Hello everyone,
I have a spark application processing data iteratively within an RDD until
.isEmpty() is true. Now the loop is sort of like it follows
mainRDD = sc.parallelize(...) //initialize mainRDD
do {
rdd1 = mainRDD.flatMapToPair(advanceState)//advance state of element
rdd2 = rdd1.filter().mapToPair()
rdd3 = rdd1.filter().mapToPair()
rdd4 = rdd1.filter().mapToPair()
finalRDD = rdd3.leftOuterJoin(rdd4).map()
mainRDD = rdd2.union(rdd4).cache()
mainRDD.checkpoint()
} while(!mainRDD.isEmpty())
Eventually mainRDD will be empty and the computation will stop.
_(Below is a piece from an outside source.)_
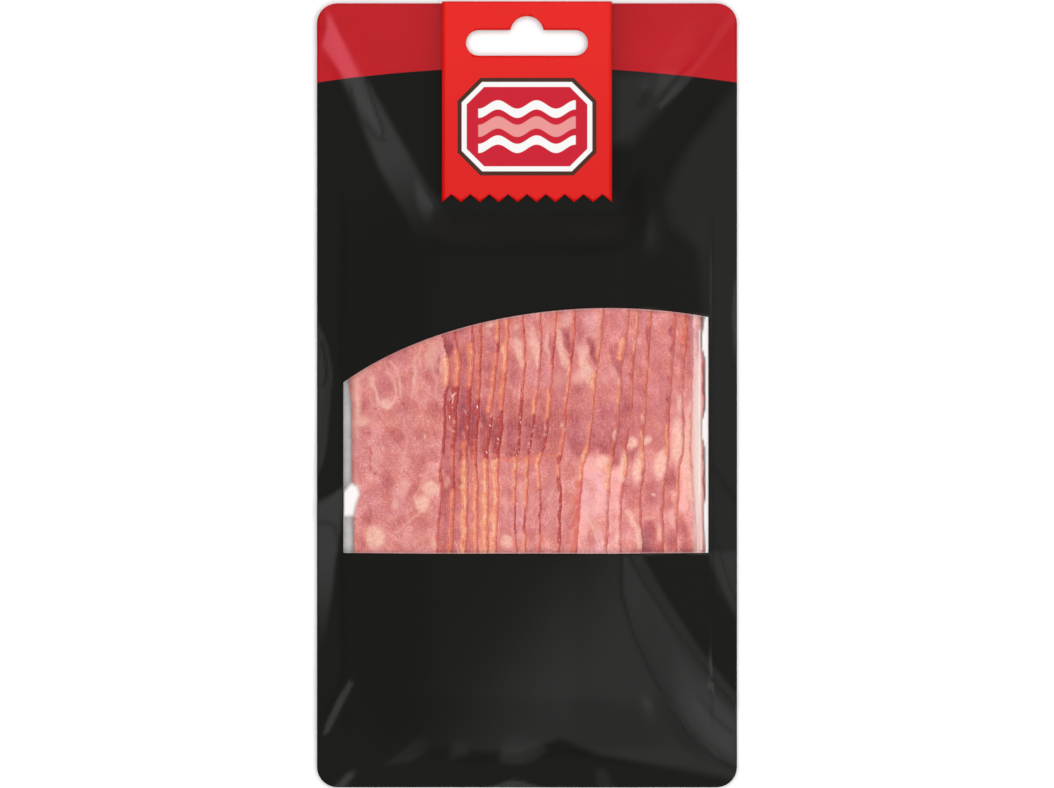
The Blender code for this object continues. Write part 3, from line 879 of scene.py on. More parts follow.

Functionally speaking, this loop is working, but I'm finding an issue with
a certain class of elements which could be contained within mainRDD.
These particular elements have an internal timer, a time constraint, which
causes the element to not advance in state, basically causing more than a
few empty loops.
Even though those timers function, in that when a timer terminates the
iterations continue, the last .isEmpty() action lasts more than the
previous iterations, causing a total execution time six times longer than
the value of the timer.
>From the application logs I can notice that this kind of slow down is
really caused by a longer than normal isEmpty execution, in which a greater
than normal number of tasks are executed (both local and cluster mode) and
it's particularly evident if I test locally with a single element within
the mainRDD.
Is it possible that Spark Streaming may be more recommended givent that I'm
dealing with some sort of time constraint?
Is there any way I can optimize the transformations flow I should look into?
Thank you,
Federico
--
Federico D'Ambrosio